Material supplied ->
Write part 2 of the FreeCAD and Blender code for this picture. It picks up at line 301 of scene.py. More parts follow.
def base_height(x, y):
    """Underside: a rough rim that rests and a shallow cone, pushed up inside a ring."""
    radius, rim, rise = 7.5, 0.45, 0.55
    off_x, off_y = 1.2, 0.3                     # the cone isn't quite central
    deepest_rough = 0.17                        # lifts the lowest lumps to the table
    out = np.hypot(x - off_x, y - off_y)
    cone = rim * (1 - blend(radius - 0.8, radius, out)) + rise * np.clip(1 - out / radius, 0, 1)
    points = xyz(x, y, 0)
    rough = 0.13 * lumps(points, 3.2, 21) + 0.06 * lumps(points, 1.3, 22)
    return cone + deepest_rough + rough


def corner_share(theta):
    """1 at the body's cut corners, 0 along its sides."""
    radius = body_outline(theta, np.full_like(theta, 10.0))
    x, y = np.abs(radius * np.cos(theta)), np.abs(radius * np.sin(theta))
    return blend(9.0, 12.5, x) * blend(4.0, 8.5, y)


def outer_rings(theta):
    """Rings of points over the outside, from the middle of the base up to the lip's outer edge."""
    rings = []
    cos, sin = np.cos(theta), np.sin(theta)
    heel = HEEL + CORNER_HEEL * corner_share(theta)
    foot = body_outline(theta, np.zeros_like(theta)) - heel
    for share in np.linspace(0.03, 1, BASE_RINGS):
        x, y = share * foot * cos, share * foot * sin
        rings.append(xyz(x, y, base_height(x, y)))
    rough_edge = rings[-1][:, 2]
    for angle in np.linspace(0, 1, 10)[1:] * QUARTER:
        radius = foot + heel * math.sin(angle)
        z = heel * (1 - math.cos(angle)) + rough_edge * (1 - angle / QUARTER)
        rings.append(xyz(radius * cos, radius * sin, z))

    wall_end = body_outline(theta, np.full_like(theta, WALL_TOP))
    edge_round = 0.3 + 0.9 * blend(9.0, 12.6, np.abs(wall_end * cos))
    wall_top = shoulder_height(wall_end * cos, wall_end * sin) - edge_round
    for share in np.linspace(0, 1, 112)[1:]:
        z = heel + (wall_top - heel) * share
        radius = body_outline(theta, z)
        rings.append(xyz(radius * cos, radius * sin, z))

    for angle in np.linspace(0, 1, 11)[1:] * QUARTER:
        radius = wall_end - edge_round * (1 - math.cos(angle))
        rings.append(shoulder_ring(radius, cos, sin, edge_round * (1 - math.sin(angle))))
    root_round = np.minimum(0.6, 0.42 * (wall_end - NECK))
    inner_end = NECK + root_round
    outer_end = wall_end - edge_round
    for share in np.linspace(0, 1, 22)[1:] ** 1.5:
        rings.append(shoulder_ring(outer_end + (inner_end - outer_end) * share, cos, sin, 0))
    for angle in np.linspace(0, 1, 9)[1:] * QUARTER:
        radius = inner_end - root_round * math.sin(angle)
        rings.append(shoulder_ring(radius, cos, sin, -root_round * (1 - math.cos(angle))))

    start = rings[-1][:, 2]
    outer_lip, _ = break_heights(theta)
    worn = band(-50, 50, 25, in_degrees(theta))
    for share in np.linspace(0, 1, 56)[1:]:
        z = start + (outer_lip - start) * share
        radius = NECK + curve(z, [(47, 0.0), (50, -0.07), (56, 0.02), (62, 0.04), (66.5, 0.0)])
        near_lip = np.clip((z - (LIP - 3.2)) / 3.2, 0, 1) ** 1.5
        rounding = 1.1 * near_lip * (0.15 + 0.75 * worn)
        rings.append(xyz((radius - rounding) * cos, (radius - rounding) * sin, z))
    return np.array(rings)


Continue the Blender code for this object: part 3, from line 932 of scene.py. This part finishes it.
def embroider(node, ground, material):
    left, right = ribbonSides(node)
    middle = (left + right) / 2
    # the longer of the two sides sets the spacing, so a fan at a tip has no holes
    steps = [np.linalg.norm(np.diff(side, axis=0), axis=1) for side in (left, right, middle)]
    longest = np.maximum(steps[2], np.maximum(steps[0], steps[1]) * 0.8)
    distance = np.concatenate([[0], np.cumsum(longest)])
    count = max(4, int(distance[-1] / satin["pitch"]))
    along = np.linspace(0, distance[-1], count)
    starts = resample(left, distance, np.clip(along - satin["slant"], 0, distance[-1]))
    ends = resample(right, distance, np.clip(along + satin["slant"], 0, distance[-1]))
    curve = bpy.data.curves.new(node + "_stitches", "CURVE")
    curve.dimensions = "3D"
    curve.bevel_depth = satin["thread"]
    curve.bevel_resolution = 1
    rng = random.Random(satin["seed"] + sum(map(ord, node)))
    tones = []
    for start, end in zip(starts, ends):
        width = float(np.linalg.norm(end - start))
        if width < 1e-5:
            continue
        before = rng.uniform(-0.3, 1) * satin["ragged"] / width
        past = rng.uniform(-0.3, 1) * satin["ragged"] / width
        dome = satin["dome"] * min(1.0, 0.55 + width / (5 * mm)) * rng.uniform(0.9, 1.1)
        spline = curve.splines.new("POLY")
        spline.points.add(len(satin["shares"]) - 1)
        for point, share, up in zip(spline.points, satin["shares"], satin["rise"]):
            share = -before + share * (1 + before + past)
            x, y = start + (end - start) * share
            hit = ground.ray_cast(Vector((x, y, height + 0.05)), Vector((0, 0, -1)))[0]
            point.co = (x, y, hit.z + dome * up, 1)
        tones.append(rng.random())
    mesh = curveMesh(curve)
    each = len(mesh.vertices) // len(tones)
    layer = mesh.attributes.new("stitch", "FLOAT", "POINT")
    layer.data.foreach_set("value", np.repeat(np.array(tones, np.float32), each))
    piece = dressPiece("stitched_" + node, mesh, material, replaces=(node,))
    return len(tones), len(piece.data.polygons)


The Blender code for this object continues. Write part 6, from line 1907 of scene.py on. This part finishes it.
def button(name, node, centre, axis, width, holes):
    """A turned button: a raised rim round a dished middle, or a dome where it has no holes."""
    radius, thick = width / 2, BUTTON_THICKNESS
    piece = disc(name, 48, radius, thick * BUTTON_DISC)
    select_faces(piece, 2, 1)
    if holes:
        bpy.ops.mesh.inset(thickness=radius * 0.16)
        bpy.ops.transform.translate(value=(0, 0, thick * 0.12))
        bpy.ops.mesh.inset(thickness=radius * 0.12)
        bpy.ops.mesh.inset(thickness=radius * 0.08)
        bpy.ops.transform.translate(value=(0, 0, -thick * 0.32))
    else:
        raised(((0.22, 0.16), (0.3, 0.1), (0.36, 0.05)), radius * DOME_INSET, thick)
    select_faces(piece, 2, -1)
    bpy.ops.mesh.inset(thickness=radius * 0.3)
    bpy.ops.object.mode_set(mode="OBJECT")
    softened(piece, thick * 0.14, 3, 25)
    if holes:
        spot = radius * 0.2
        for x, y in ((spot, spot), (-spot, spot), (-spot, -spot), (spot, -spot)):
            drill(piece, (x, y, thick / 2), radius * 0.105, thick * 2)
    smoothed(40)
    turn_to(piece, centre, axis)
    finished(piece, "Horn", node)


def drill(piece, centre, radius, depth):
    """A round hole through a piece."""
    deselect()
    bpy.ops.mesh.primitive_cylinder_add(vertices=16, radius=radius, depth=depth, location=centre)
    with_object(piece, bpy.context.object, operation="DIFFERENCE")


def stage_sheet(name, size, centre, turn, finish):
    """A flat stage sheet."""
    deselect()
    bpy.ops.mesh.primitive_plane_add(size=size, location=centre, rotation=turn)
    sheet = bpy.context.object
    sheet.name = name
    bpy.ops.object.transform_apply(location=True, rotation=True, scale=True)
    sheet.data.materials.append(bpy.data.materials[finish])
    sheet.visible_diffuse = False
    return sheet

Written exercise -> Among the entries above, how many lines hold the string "from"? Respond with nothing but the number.

Exercise response -> 3